A second issue is easiest to explain with an example. Suppose we want to estimate the impact *X* of a campaign to persuade more people to volunteer for GWWC. We can break down *X* as the product *A_x_B*, where *A* is the number of volunteers it generates, and *B* is the average (mean) impact of each volunteer. This expression may be useful because we have a better idea of how to estimate *A* and *B* individually. Let's assume now that we have some best guesses E(*A*) and E(*B*) for *A* and *B*. We multiply these together to get a best guess E(X) = E(*A*) E(*B*) for *X*(2).
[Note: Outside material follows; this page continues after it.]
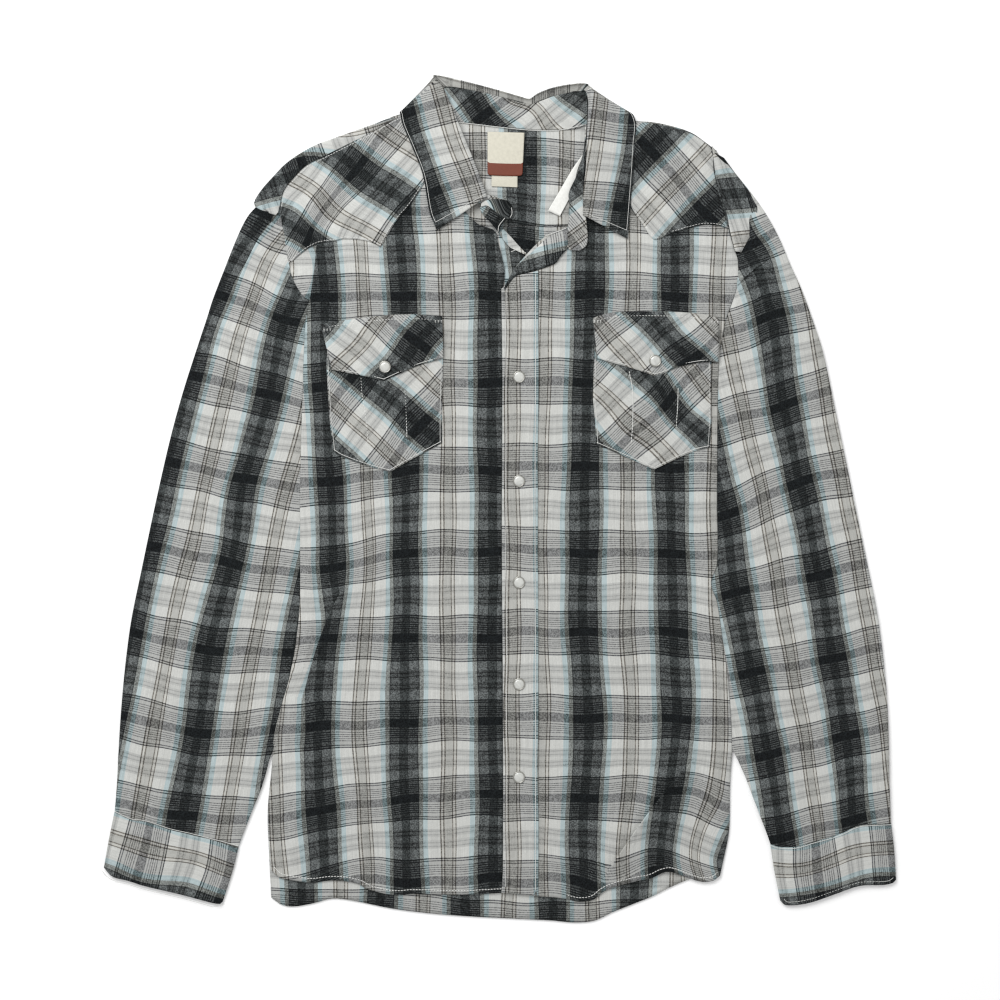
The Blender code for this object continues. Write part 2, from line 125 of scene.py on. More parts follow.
def shirting():
    """Yarn-dyed plain-weave cotton: matt, dry, with flecked charcoal stripes and a faint nap."""
    material, tree, shader = blank("yarn-dyed plaid cotton shirting")
    cut = add(tree, "UVMap", uv_map="cut").outputs["UV"]
    place = add(tree, "SeparateXYZ", {0: cut})
    warp = add(tree, "Math", {0: place.outputs["X"], 1: WARP * MM}, operation="DIVIDE")
    warp = add(tree, "Math", {0: warp.outputs[0]}, operation="FRACT").outputs[0]
    half = WEFT * MM / 2
    weft = add(tree, "Math", {0: place.outputs["Y"], 1: half}, operation="PINGPONG")
    weft = add(tree, "Math", {0: weft.outputs[0], 1: half}, operation="DIVIDE").outputs[0]
    over_white = yarns(tree, warp, WARP, [(start, white) for start, white, _ in WARP_STRIPES])
    over_grey = yarns(tree, warp, WARP, [(start, grey) for start, _, grey in WARP_STRIPES])
    depth = yarns(tree, weft, WEFT / 2, WEFT_STRIPES)
    depth = add(tree, "Math", {0: depth, 1: 1 / GREY_DEPTH}, operation="MULTIPLY").outputs[0]
    woven = add(tree, "Mix", {0: depth, 6: over_white, 7: over_grey}, data_type="RGBA", clamp_factor=False,
                clamp_result=True).outputs[2]
    woven = add(tree, "VectorMath", {0: woven, 1: BLACKEST}, operation="MAXIMUM").outputs[0]
    cell = add(tree, "VectorMath", {0: cut, 1: (FLECK * MM, FLECK * MM, 1.0)}, operation="SNAP").outputs[0]
    fleck = add(tree, "TexWhiteNoise", {"Vector": cell}, noise_dimensions="2D").outputs["Value"]
    value = add(tree, "RGBToBW", {0: woven}).outputs[0]
    contrast = add(tree, "MapRange", {"Value": value, 1: 0.08, 2: 0.45, 3: 1.5, 4: 0.1}).outputs[0]
    grain = add(tree, "Math", {0: fleck, 1: 0.5}, operation="SUBTRACT").outputs[0]
    grain = add(tree, "Math", {0: grain, 1: contrast, 2: 1.0}, operation="MULTIPLY_ADD").outputs[0]
    slub = add(tree, "Mapping", {"Vector": cut, "Scale": (700.0, 26.0, 1.0)})  # 1.4 mm wide and 38 mm long
    slub = add(tree, "TexNoise", {"Vector": slub.outputs[0], "Scale": 1.0, "Detail": 1.0})
    streak = add(tree, "MapRange", {"Value": slub.outputs["Fac"], 1: 0.3, 2: 0.7, 3: 0.725, 4: 0.835})
    grain = add(tree, "Math", {0: grain, 1: streak.outputs[0]}, operation="MULTIPLY").outputs[0]
    colour = add(tree, "VectorMath", {0: woven, "Scale": grain}, operation="SCALE").outputs[0]
    weave = add(tree, "TexNoise", {"Vector": cut, "Scale": 620.0, "Detail": 1.0})  # yarns 1.6 mm apart
    soft = add(tree, "TexNoise", {"Vector": cut, "Scale": 42.0, "Detail": 3.0, "Roughness": 0.55})
    crumple = add(tree, "Bump", {"Height": soft.outputs["Fac"], "Strength": 0.5, "Distance": 0.004})
    bump = add(tree, "Bump", {"Height": weave.outputs["Fac"], "Strength": 0.25, "Distance": 0.0004,
                              "Normal": crumple.outputs[0]})
    wire(shader, {"Base Color": colour, "Normal": bump.outputs[0], "Roughness": 0.88,
                  "Specular IOR Level": 0.12, "Sheen Weight": 0.03})
    return material


plaid = shirting()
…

It seems we should also be able to multiply our upper bounds *U(A)* and *U(B)* to get an upper bound *U(X)* for *X*. But if we choose a given meaning for upper bound-let's say the 90th percentile-we can see the problem with this approach.

There's only a 1 in 10 chance that the true value of *A* lies above *U(A)*, and a 1 in 10 chance that the true value of *B* lies above *U(B)*. Since it seems possible for one of these to happen without the other, they aren't perfectly correlated. If very high or low values for A and B don't tend to occur together, there's much less than a 1 in 10 chance that they're both extreme enough that the true value of *X=AB* lies above *U(A)xU(B)*. So *U(X)* should actually be lower than *U(A) U(B)*. Similarly our lower bound for *X* should be a bit higher than the product of the lower bounds for *A* and *B*.

To be more precise about how to find an upper bound on *X* from those on *A* and *B*, we can build a model of how our estimation error is distributed. We are developing such a model. It also aims to help with the first issue discussed above by standardising procedure and usage.

I'll give an overview of the model while ignoring some technicalities. Our model is for cases where we can break up the value *X* we're trying to estimate as a product *Y(1) Y(2)...Y(n)* of other values, like in the example above. We assume a log-normal distribution for *X*. The justification for this assumption is that if a lot of variables are multiplied together, by the central limit theorem we expect the product to converge to a log-normal distribution(3).

To work out the parameters for the log-normal for *X*, we just need to keep track of a couple of values associated to each of the *Y(i)*. We can normally infer values for these if we have a best guess and a confidence interval, which is what people are used to providing. We want this method to be accessible, so we'll provide a spreadsheet to take care of the calculations so that you can use it without having to follow all of the technical details.

Finally, what should we use these numbers for? Let's assume we're evaluating the cost-effectiveness of different interventions, in DALYs/$. We might use different aspects of the figures for different purposes. If we want to recommend an intervention we are sure is doing good, we might look for a high lower bound. This will tend to favour cases where are estimates have low uncertainty. In other cases we might care more about the expected DALYs/$, which is likely to be higher than our best guess, and in cases with great uncertainty significantly higher because of the fat tail of the log-normal distribution. We should be careful when doing this, because we are likely to see regression to the mean especially out in the tail; if we have lots of estimates with large uncertainty, some of them are likely to be substantially overestimated by chance, and we risk focusing our attention on these in appropriately. We're still considering the appropriate way to deal with this. One thing which is clear is that these estimates can be very helpful in identifying where further research is likely to be most useful. Things with high expectation and high uncertainty are the best candidates. You can also see which parts of the calculation are contributing the most uncertainty and warrant further analysis. In most cases, we'd expect this research to reduce our expectation of the intervention's cost-effectiveness, but when it increases it can do so by a large amount, and these cases can be of huge potential importance.

(1) Bounds of 0 and 1 on probabilities are a notable exception.

(2) Aside for the technically minded: this works if "best guess" means expectation; it also works for medians if our subjective probability distributions for the true values are log-normal[a].

(3) Though note convergence can take a long time in the tail, something we hope to explore more in future.